WORK INSTRUCTIONS. Of all the lines in this data, how many include "materials"? Respond with the number only.

INFORMATION PROVIDED.

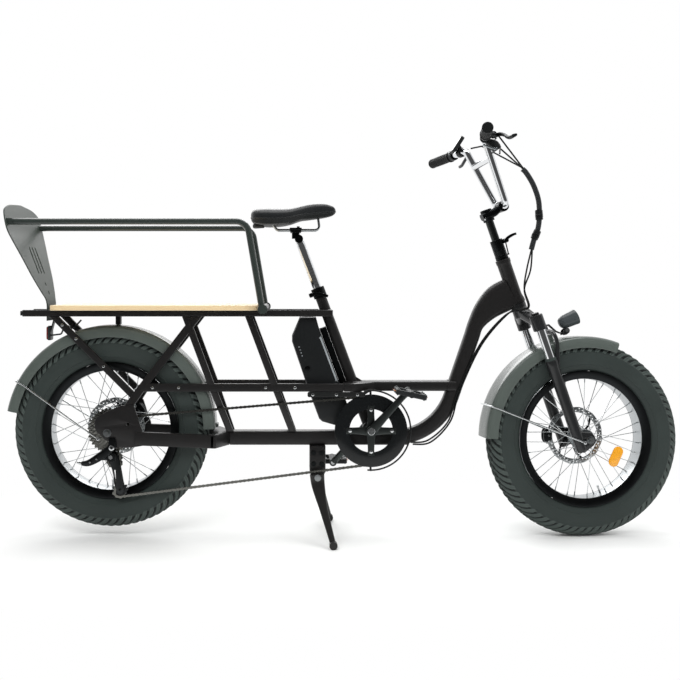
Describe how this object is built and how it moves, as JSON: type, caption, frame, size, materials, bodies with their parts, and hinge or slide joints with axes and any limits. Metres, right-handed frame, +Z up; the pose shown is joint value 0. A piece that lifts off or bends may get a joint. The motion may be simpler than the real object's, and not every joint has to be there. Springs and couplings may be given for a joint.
{
  "type": "longtail cargo bike",
  "caption": "Electric longtail cargo bike: long rear rack with wooden deck, hand rails, backrest, sprung fork, hub motor, chain drive, battery, folding stand and telescoping mast.",
  "frame": {"origin": "centre of the bike's footprint on the ground", "axes": "+X forward, +Y to the bike's left, +Z up"},
  "size_m": [2.0808, 0.6644, 1.2629],
  "materials": {
    "satin_black": "satin",
    "gloss_black": "gloss",
    "rubber": "matte",
    "soft_grip": "matte",
    "plywood": "matte",
    "chrome": "polished",
    "brushed_aluminium": "brushed",
    "black_aluminium": "satin",
    "battery_black": "satin",
    "chain_steel": "satin",
    "saddle_black": "matte",
    "amber": "gloss",
    "lamp_grey": "gloss"
  },
  "bodies": {
    "frame": {"frame_front": "satin_black", "frame_rack": "satin_black", "frame_side_left": "satin_black", "frame_side_right": "satin_black", "frame_stays": "satin_black", "deck": "plywood", "rail_left": "gloss_black", "rail_right": "gloss_black", "backrest": "gloss_black", "rear_light": "lamp_grey", "rear_fender": "gloss_black", "rear_fender_stay": "chrome", "battery_rail": "black_aluminium", "kickstand_bracket": "black_aluminium", "chain_guard": "black_aluminium", "rear_caliper": "black_aluminium", "derailleur": "black_aluminium", "seat_collar": "black_aluminium", "chain": "chain_steel", "cable_bundle": "battery_black"},
    "steerer": {"fork_crown": "satin_black", "mast_collar": "black_aluminium"},
    "mast_lever": {"mast_lever": "black_aluminium"},
    "cockpit": {"mast": "brushed_aluminium", "stem": "black_aluminium", "handlebar": "chrome", "grip_left": "soft_grip", "grip_right": "soft_grip", "brake_left": "black_aluminium", "brake_right": "black_aluminium", "shifter": "black_aluminium", "display": "battery_black"},
    "brake_lever_left": {"brake_lever_left": "black_aluminium"},
    "brake_lever_right": {"brake_lever_right": "black_aluminium"},
    "shift_lever": {"shift_lever": "chrome"},
    "fork_lower": {"fork_lowers": "black_aluminium", "front_fender": "gloss_black", "front_fender_stay": "chrome", "front_caliper": "black_aluminium", "headlight_bracket": "black_aluminium"},
    "headlight": {"headlight": "lamp_grey"},
    "front_wheel": {"front_wheel": "brushed_aluminium", "front_tyre": "rubber", "spoke_reflector": "amber"},
    "rear_wheel": {"rear_wheel": "brushed_aluminium", "rear_tyre": "rubber"},
    "cassette": {"cassette": "chain_steel"},
    "crank": {"crankset": "black_aluminium", "crank_left": "black_aluminium"},
    "pedal_right": {"pedal_right": "battery_black"},
    "pedal_left": {"pedal_left": "battery_black"},
    "derailleur_cage": {"derailleur_cage": "black_aluminium"},
    "pulley_upper": {"pulley_upper": "battery_black"},
    "pulley_lower": {"pulley_lower": "battery_black"},
    "kickstand": {"kickstand": "black_aluminium"},
    "seat": {"seatpost": "chrome", "saddle_rails": "black_aluminium", "saddle": "saddle_black"},
    "seat_lever": {"seat_lever": "black_aluminium"},
    "battery": {"battery": "battery_black"}
  },
  "joints": [
    {"name": "steering", "type": "hinge", "parent": "frame", "child": "steerer", "pos_m": [0.54338, 0, 0.722], "axis": [-0.3256, 0, 0.9455], "range_deg": [-51, 39], "deforming": ["cable_bundle"]},
    {"name": "mast_height", "type": "slide", "parent": "steerer", "child": "cockpit", "axis": [-0.3256, 0, 0.9455], "range_m": [-0.04, 0.08], "deforming": ["cable_bundle"]},
    {"name": "mast_lever_turn", "type": "hinge", "parent": "steerer", "child": "mast_lever", "pos_m": [0.50496, 0.00282, 0.91606], "axis": [-0.0988, 0.9945, -0.034], "range_deg": [-90, 0]},
    {"name": "brake_lever_left_pull", "type": "hinge", "parent": "cockpit", "child": "brake_lever_left", "pos_m": [0.41051, 0.16431, 1.20816], "axis": [-0.3256, 0, 0.9455], "range_deg": [0, 16], "stiffness_Nm_per_rad": 2, "springref_deg": -2.86},
    {"name": "brake_lever_right_pull", "type": "hinge", "parent": "cockpit", "child": "brake_lever_right", "pos_m": [0.44214, -0.15393, 1.21905], "axis": [-0.3256, 0, 0.9455], "range_deg": [-16, 0], "stiffness_Nm_per_rad": 2, "springref_deg": 2.86},
    {"name": "shift_lever_turn", "type": "hinge", "parent": "cockpit", "child": "shift_lever", "pos_m": [0.44478, -0.12878, 1.18235], "axis": [-0.0988, 0.9945, -0.034], "range_deg": [-15, 8]},
    {"name": "fork_travel", "type": "slide", "parent": "steerer", "child": "fork_lower", "axis": [-0.3256, 0, 0.9455], "range_m": [0, 0.045], "stiffness_N_per_m": 9000, "springref_m": -0.05},
    {"name": "front_wheel_spin", "type": "hinge", "parent": "fork_lower", "child": "front_wheel", "pos_m": [0.74268, 0.00543, 0.30203], "axis": [-0.0988, 0.9945, -0.034], "continuous": true},
    {"name": "headlight_tilt", "type": "hinge", "parent": "fork_lower", "child": "headlight", "pos_m": [0.69699, 0.01233, 0.63634], "axis": [-0.0988, 0.9945, -0.034], "range_deg": [-10, 12]},
    {"name": "rear_wheel_spin", "type": "hinge", "parent": "frame", "child": "rear_wheel", "pos_m": [-0.718, 0, 0.33], "axis": [0, 1, 0], "continuous": true},
    {"name": "crank_spin", "type": "hinge", "parent": "frame", "child": "crank", "pos_m": [0.082, 0, 0.333], "axis": [0, 1, 0], "continuous": true, "deforming": ["chain"]},
    {"name": "cassette_spin", "type": "hinge", "parent": "frame", "child": "cassette", "pos_m": [-0.718, 0, 0.33], "axis": [0, 1, 0], "continuous": true},
    {"name": "pedal_right_spin", "type": "hinge", "parent": "crank", "child": "pedal_right", "pos_m": [0.19241, -0.085, 0.45562], "axis": [0, 1, 0], "continuous": true},
    {"name": "pedal_left_spin", "type": "hinge", "parent": "crank", "child": "pedal_left", "pos_m": [-0.02841, 0.0825, 0.21038], "axis": [0, 1, 0], "continuous": true},
    {"name": "derailleur_swing", "type": "hinge", "parent": "frame", "child": "derailleur_cage", "pos_m": [-0.708, -0.062, 0.256], "axis": [0, 1, 0], "range_deg": [-15, 20], "stiffness_Nm_per_rad": 1.2, "deforming": ["chain"]},
    {"name": "pulley_upper_spin", "type": "hinge", "parent": "derailleur_cage", "child": "pulley_upper", "pos_m": [-0.7, -0.062, 0.243], "axis": [0, 1, 0], "continuous": true},
    {"name": "pulley_lower_spin", "type": "hinge", "parent": "derailleur_cage", "child": "pulley_lower", "pos_m": [-0.684, -0.062, 0.153], "axis": [0, 1, 0], "continuous": true},
    {"name": "kickstand_fold", "type": "hinge", "parent": "frame", "child": "kickstand", "pos_m": [-0.081, 0, 0.192], "axis": [0, 1, 0], "range_deg": [0, 70]},
    {"name": "seat_height", "type": "slide", "parent": "frame", "child": "seat", "axis": [-0.3502, 0, 0.9367], "range_m": [-0.12, 0.05]},
    {"name": "seat_lever_turn", "type": "hinge", "parent": "frame", "child": "seat_lever", "pos_m": [-0.09955, 0, 0.74575], "axis": [0, 1, 0], "range_deg": [-110, 0]},
    {"name": "battery_slide", "type": "slide", "parent": "frame", "child": "battery", "axis": [-0.3502, 0, 0.9367], "range_m": [0, 0.04]}
  ],
  "couplings": [
    {"joint": "cassette_spin", "follows": "crank_spin", "ratio": 2.6},
    {"joint": "pulley_lower_spin", "follows": "crank_spin", "ratio": 4.7273},
    {"joint": "pulley_upper_spin", "follows": "crank_spin", "ratio": -4.7273}
  ]
}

TASK ANSWER. 2